Butternut Mac & Cheese
Serves 4-6 as a main or primary side
1 pound short pasta - radiatore and fusili are top choices
1 large or 2 small butternut squash
2 cloves fresh garlic
8 ounces fresh goat cheese - Capricho de Cabra is a favorite
sea salt, paprika and black pepper to taste
neutral oil for roasting
Preheat oven to 375 F. Cut butternut squashes in half, cleaning interior of pith. Rub down with oil and season liberally and place cut side up on a sheet tray. Roast until almost tender and then flip face down until fully tender. About 20 minutes in, add the garlic - wrap the cloves in foil and add a few drops of oil before wrapping the packet up and roasting until tender. Total squash time will be around 40 minutes, garlic around 20.
Once the squash is tender, cook pasta until al dente in well-salted water. Reserve 1 cup pasta water for sauce before draining.

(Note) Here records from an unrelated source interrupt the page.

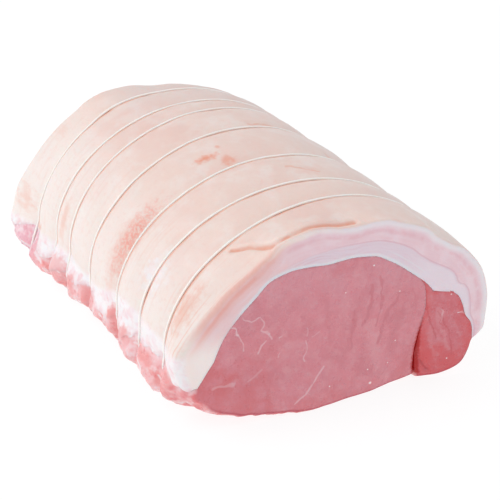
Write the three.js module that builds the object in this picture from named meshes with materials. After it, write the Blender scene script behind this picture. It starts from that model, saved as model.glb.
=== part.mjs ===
// A boneless rolled pork loin joint: a loin eye and a side muscle under a C-shaped cap of fat and rind,
// tied with seven loops of string. Millimetres. +X runs along the joint to the cut that shows its
// muscles, +Y is to the right as that cut is faced, +Z is up, and the joint rests on Z = 0.
import * as THREE from "three";

// ---- Driving dimensions: millimetres, and degrees round the section from its right side (0) over the
// ---- top (90) to its left side (180). Pairs are [station along the axis, value] or [degrees, value].

// The section, about a centre line where the joint is widest
const WIDEST_HEIGHT = 31.5;
const TOP_RISE = [[-82, 48.8], [-70, 49.7], [-41, 50.1], [0, 50.6], [82, 51]];
const UNDERSIDE_DEPTH = 32.4;
const RIGHT_REACH = [[-82, 62], [-66, 66], [-48, 67.8], [50, 68], [82, 69]];
const LEFT_REACH = [[-82, 68], [-70, 64.8], [-41, 64.2], [-17, 65.4], [15, 66.2], [57, 65.7], [82, 65.4]];
const FULLNESS = { topRight: 2, topLeft: 1.96, underRight: 4.2, underLeft: 2.8 };

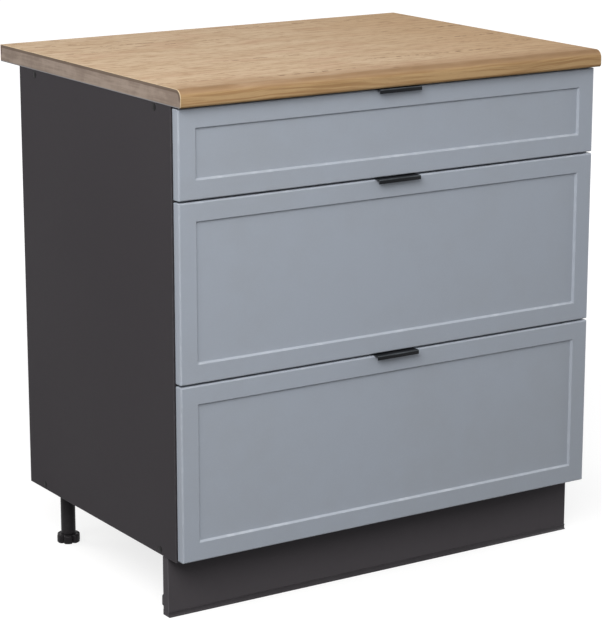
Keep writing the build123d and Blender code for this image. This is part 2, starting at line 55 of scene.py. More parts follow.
def roundedOutline(corners, radii, steps=6, support=0.3 * mm, closed=True):
    # Each corner becomes an arc about a centre on its bisector, at radius over the sine of half the corner's
    # angle. The arc is the two end spokes mixed by sines, and a support point past each end keeps sides flat.
    corners = np.array(corners, float)
    radii = np.array(radii, float)
    inner = slice(None) if closed else slice(1, -1)
    toLast = unit(np.roll(corners, 1, axis=0) - corners)[inner]
    toNext = unit(np.roll(corners, -1, axis=0) - corners)[inner]
    middle = corners[inner]
    radius = radii[inner][:, None] if closed else radii[:, None]
    angle = np.arccos(np.clip((toLast * toNext).sum(-1, keepdims=True), -1, 1))
    reach = radius / np.tan(angle / 2)
    centre = middle + unit(toLast + toNext) * radius / np.sin(angle / 2)
    first = middle + toLast * reach - centre
    last = middle + toNext * reach - centre
    turn = (math.pi - angle)[:, None, :]
    share = np.linspace(0, 1, steps + 1)[None, :, None]
    spokes = np.sin((1 - share) * turn) * first[:, None] + np.sin(share * turn) * last[:, None]
    arcs = centre[:, None] + spokes / np.sin(turn)
    before = (middle + toLast * (reach + support))[:, None]
    after = (middle + toNext * (reach + support))[:, None]
    points = np.concatenate([before, arcs, after], axis=1).reshape(-1, 2)
    return points if closed else np.vstack([corners[:1], points, corners[-1:]])


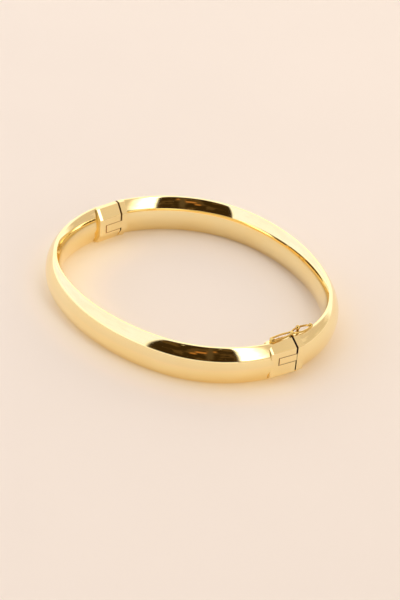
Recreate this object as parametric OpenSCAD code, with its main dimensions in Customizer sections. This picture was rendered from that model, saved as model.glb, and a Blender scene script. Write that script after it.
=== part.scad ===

Let squash cool slightly before scooping flesh from squash into a medium bowl or pot. Add roasted garlic and goat cheese and let them mellow together until the cheese is softened. Add 1/4-1/2 cup pasta water to squash mixture and blend together - if you have an immersion blender, that’s the easiest way, but you can also transfer to a food processor or blender and process until very smooth.
Stir the cheese sauce into the pasta, adding more pasta water as needed to achieve your desired texture. Taste for seasoning and update the salt and pepper as needed.
Roast up some more veggies while the oven’s hot or saute some dark leafy greens and dinner is complete!